▶ **GIVEN REQUEST**
Look for the word "writing" in the entries below, then copy every line that has it.

▶ **MATERIAL FOR THIS EXERCISE**

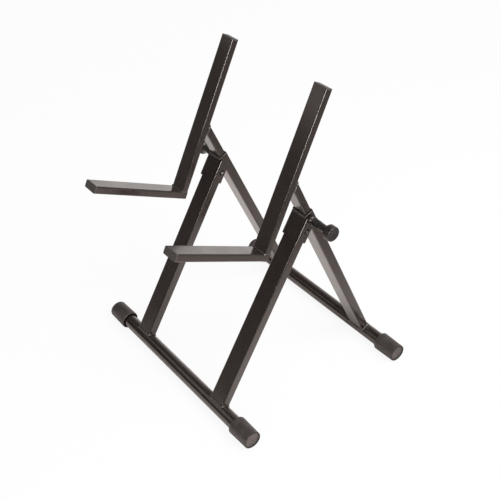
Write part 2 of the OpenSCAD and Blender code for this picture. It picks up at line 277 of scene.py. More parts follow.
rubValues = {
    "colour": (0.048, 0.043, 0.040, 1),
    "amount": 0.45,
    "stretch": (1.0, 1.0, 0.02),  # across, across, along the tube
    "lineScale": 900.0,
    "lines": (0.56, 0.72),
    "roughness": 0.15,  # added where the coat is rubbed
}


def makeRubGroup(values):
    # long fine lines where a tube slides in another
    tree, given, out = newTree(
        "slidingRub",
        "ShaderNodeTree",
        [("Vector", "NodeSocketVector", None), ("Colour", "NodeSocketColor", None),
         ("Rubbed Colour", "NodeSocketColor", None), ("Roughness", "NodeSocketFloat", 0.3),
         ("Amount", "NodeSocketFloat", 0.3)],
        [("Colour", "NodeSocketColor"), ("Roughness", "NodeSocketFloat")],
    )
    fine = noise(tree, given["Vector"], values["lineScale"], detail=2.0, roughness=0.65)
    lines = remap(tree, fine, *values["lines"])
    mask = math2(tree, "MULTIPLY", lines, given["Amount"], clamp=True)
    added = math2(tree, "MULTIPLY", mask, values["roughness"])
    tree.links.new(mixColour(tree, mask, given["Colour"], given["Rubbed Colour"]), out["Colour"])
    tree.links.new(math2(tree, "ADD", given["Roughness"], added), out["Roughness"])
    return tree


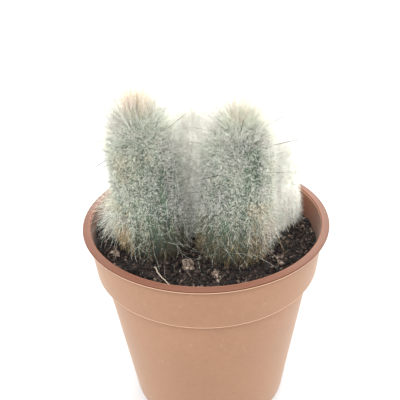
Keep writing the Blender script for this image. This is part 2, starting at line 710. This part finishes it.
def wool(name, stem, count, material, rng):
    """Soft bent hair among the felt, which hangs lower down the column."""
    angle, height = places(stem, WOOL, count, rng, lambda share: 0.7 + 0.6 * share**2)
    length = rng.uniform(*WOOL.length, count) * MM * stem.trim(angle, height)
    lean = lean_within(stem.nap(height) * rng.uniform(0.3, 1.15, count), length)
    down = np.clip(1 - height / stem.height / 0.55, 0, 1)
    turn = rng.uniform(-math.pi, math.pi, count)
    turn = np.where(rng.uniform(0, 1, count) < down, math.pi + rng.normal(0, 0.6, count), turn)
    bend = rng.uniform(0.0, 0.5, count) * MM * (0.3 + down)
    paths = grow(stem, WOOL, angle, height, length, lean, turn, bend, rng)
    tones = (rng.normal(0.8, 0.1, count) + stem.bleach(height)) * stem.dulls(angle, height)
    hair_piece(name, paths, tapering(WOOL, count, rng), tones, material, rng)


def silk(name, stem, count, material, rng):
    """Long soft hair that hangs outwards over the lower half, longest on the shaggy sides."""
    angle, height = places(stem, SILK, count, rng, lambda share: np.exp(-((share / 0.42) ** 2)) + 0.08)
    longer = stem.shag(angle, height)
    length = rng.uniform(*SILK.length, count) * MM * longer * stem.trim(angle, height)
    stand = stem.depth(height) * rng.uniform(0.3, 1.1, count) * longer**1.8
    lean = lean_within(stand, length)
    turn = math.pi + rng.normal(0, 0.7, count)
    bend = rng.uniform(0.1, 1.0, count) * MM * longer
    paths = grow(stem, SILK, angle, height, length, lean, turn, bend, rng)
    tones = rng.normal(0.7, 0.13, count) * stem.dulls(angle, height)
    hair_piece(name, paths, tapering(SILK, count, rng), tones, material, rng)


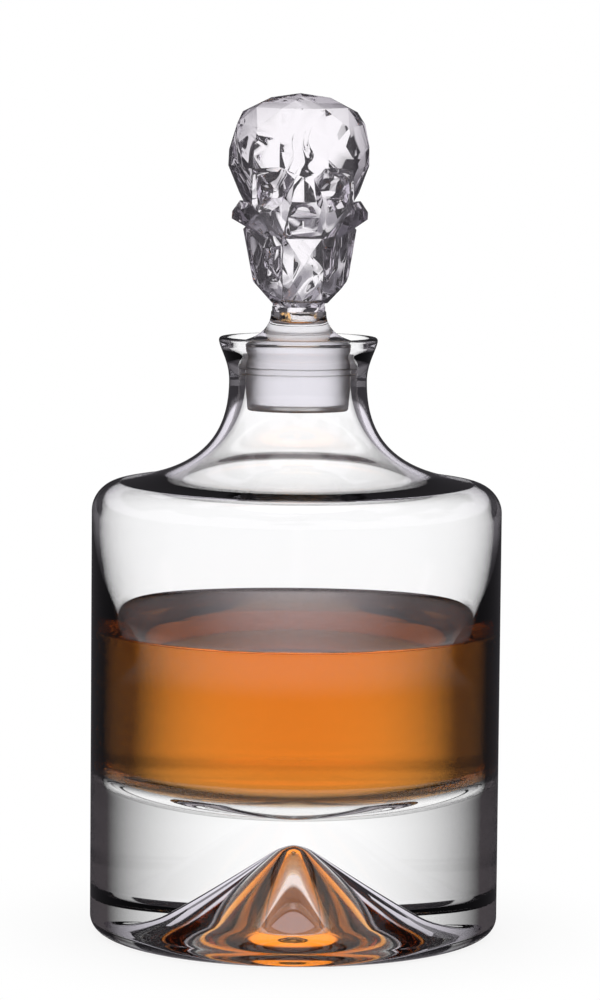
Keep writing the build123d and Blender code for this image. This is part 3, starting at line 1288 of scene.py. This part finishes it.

▶ **FINISHED TASK**
Keep writing the Blender script for this image. This is part 2, starting at line 710. This part finishes it.
Keep writing the build123d and Blender code for this image. This is part 3, starting at line 1288 of scene.py. This part finishes it.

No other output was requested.